YÜKSEK AVUKATLIK ÜCRETLERİ VE ZORUNLU ARABULUCULUK
- İşçi Ve Sendika
- 16 Kas
- 2 dakikada okunur
Yüksek Avukatlık Ücretleri: İşçilerin Hak Aramasının Önündeki Görünmez Duvar
Türkiye Barolar Birliği (TBB) 2025-2026 yılı Avukatlık Asgari Ücret Tarifesi'nde (AAÜT), maktu ücretlere ilişkin ortalama yüzde 36,15 oranında artış olduğunu ve Resmi gazete de yayımlandığını açıkladı.
Bu rakamlara göre bugün bir işçinin haksız işten çıkarıldığında hakkını araması neredeyse imkânsız hâle geldi. (Bu rakamların yüksek oluşundan elbetteki avukatlar sorumlu değildir.)
Yalnızca işçi davalarını ilgilendiren avukatlık ücretlerine baktığımızda bile tabloyu açıklamaya yetiyor:
Ofiste danışma: 4.000 TL
Dışarıda danışma: 7.000 TL
Dilekçe / ihtarname: 6.000 TL
İş sözleşmesi hazırlama: 8.000 TL
İcra takibi: 9.000 TL
İcra davası: 11.000 TL
Sulh hukuk davaları (alacak–tazminat): 30.000 TL
Buna istinaf, bilirkişi ücretlerini de eklerseniz rakamlar dahada büyüyor.

Bu rakamlar, düşük ücretlerle çalışan işçiler için ulaşılamaz seviyede. Bir işçinin yalnızca bir avukata bilgi almak için gitmesi bile binlerce lira demek. Bu durum işçiyi daha yola çıkmadan yıpratıyor.
İki yıl çalışan bir işçinin kıdem ve ihbar tazminatı çoğu zaman avukat ve mahkeme masraflarını bile karşılamıyor. Dava açmak işçi için büyük bir risk: Kaybederse hem hakkını alamayacak hem de karşı tarafın avukatlık ücretlerini ödemek zorunda kalacak.
Avukatlık ücretleri arttıkça işçiler arabuluculuk sistemine mahkûm ediliyor. Bu sistemle işçilere, “Haklarınız için dava açmayın, çözebilirseniz arabuluculukla çözün,” deniliyor. Bu ise açıkça “Hakkınızı aramayın” demektir.
Arabuluculuk fiilen patronların lehine işliyor; işçiyi masaya zayıf oturtuyor.

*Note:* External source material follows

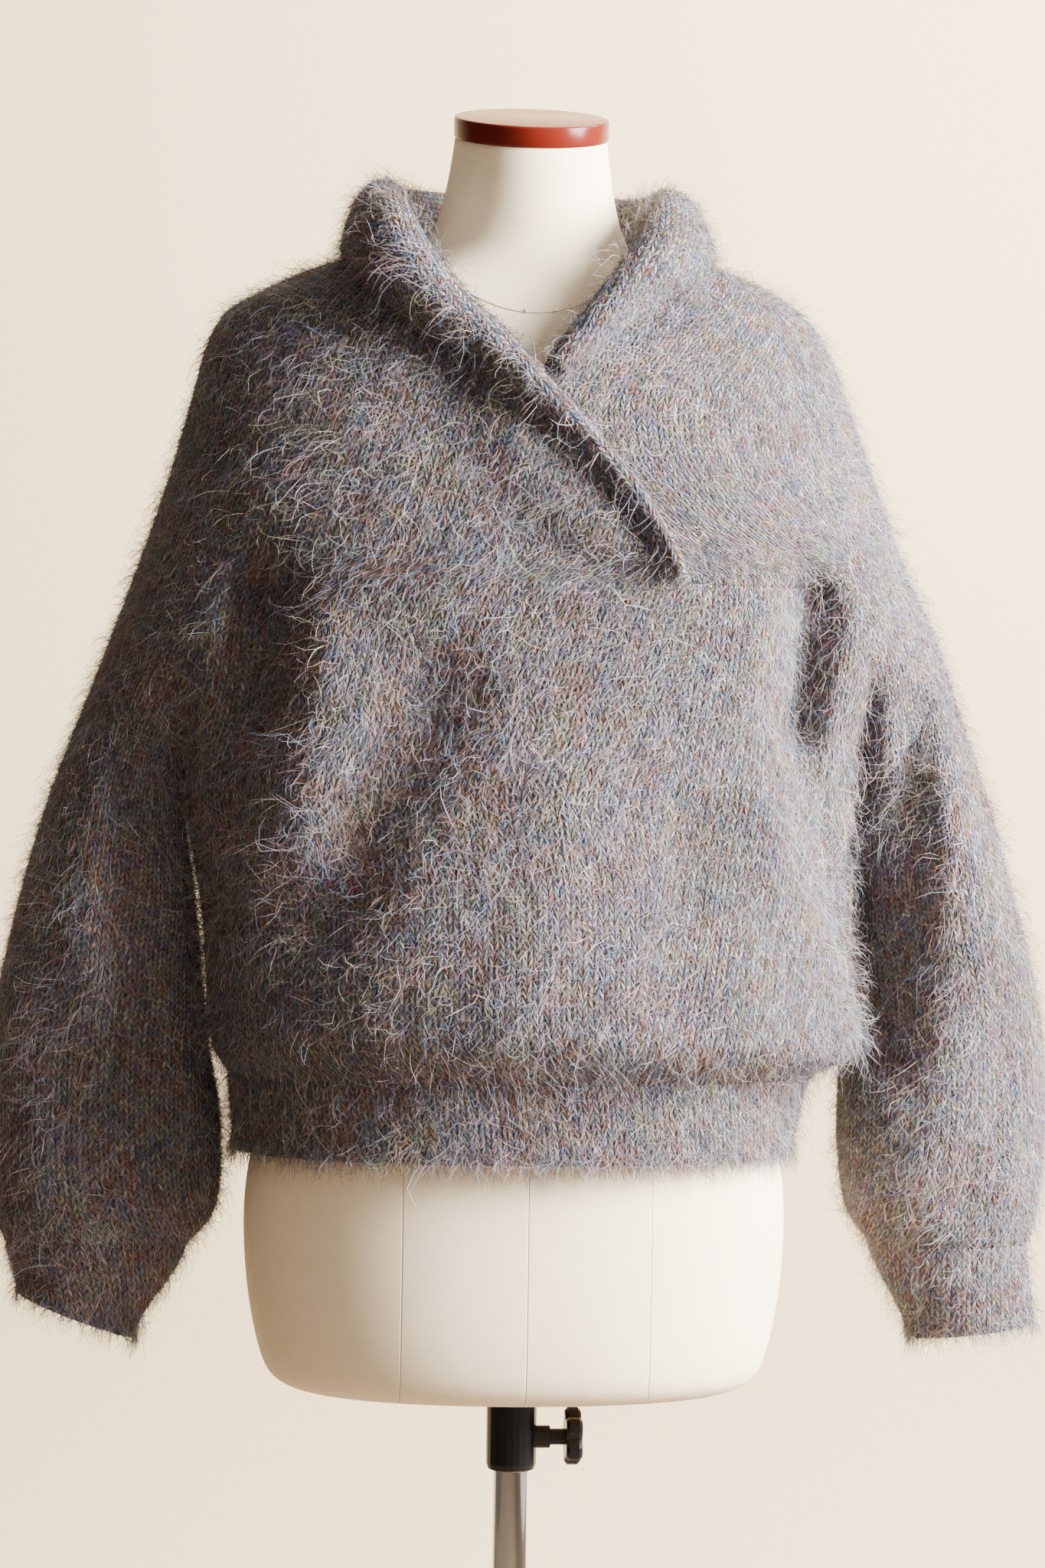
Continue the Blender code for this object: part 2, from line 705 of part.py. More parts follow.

İşçi arabuluculuk masasına oturduğunda çoğu zaman bir tercih yapmıyor; mecbur bırakılıyor. Yıllarca sürebilecek bir davanın sonucunu beklemek yerine, hak ettiği alacağın bir kısmından vazgeçip kendisine dayatılan rakamları kabul etmeye zorlanıyor. Böylece “uzlaşma” denen şey gerçekte bir teslimiyete dönüşüyor.
Üstelik hakkını arayan işçi yalnızca alacağından feragat etmiyor; bir de cebinden para ödemek zorunda bırakılıyor. Arabuluculuk sistemi, bu yönüyle işçiyi korumak bir yana, onu hukuki mücadeleden uzak tutan bir baskı mekanizmasına dönüşmüş durumda.
Bu noktada şuna dikkat çekmek istiyorum. İşçilerin alacak davaları arabuluculuk sistemi ile fiili olarak ortadan kaldırılıyor. Zaman içinde bu daha net ortaya çıkacaktır.
Tam da bu nedenle, yalnızca hukuki bilgi bile paraya bağlanmışken, işçiler için sendikalara üye olmak hayati bir güvence anlamına geliyor. Sendikalar hem hukuki danışmanlık sağlar hem de işçinin tek başına göğüsleyemeyeceği süreçlerde dayanışma oluşturarak işçiyi güçlendirir. Bireysel olarak parayla alınamayan destek, örgütlü yapı içerisinde işçinin en temel hakkı hâline gelir.
Bugünkü tablo, işçilerin hukuki mücadele gücünü kırarken, sendikalar işçinin elinde kalan en önemli dayanma noktasıdır. Ekonomik zorunluluklar işçiyi suskunluğa değil, örgütlü mücadeleye yönelmeye zorlamaktadır.